Exercise details: The data below must be copied in full and without any change.

Information shown:
══════════

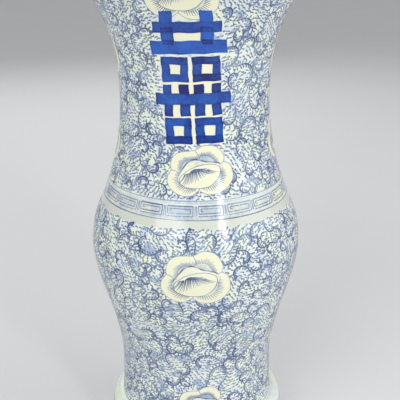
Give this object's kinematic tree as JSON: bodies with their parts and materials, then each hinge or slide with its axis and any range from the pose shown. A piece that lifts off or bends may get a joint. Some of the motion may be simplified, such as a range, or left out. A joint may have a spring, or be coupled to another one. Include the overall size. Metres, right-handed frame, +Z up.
{
  "type": "gu vase",
  "caption": "Tall porcelain gu vase with a trumpet neck, a bellied middle and a spreading foot, glazed over blue scroll painting, open at the top.",
  "frame": {"origin": "centre of the foot ring's resting face", "axes": "+Z up along the vase's axis of revolution, -Y towards the front, where the large blue sign is painted"},
  "size_m": [0.2, 0.2, 0.45],
  "materials": {
    "painted_porcelain": "clear glossy glaze over blue painting",
    "luting_slip": "fired clay slip, matt"
  },
  "bodies": {
    "root": {"neck_section": "painted_porcelain", "belly_section": "painted_porcelain", "foot_section": "painted_porcelain", "upper_seam_slip": "luting_slip", "lower_seam_slip": "luting_slip"}
  },
  "joints": []
}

══════════

Worked answer:
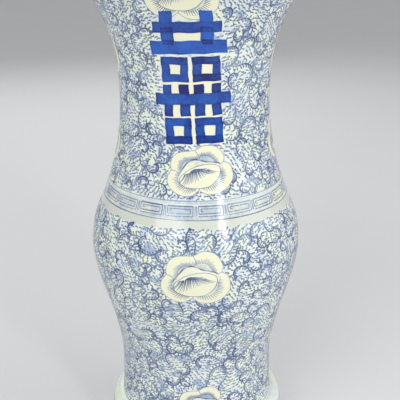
Give this object's kinematic tree as JSON: bodies with their parts and materials, then each hinge or slide with its axis and any range from the pose shown. A piece that lifts off or bends may get a joint. Some of the motion may be simplified, such as a range, or left out. A joint may have a spring, or be coupled to another one. Include the overall size. Metres, right-handed frame, +Z up.
{
  "type": "gu vase",
  "caption": "Tall porcelain gu vase with a trumpet neck, a bellied middle and a spreading foot, glazed over blue scroll painting, open at the top.",
  "frame": {"origin": "centre of the foot ring's resting face", "axes": "+Z up along the vase's axis of revolution, -Y towards the front, where the large blue sign is painted"},
  "size_m": [0.2, 0.2, 0.45],
  "materials": {
    "painted_porcelain": "clear glossy glaze over blue painting",
    "luting_slip": "fired clay slip, matt"
  },
  "bodies": {
    "root": {"neck_section": "painted_porcelain", "belly_section": "painted_porcelain", "foot_section": "painted_porcelain", "upper_seam_slip": "luting_slip", "lower_seam_slip": "luting_slip"}
  },
  "joints": []
}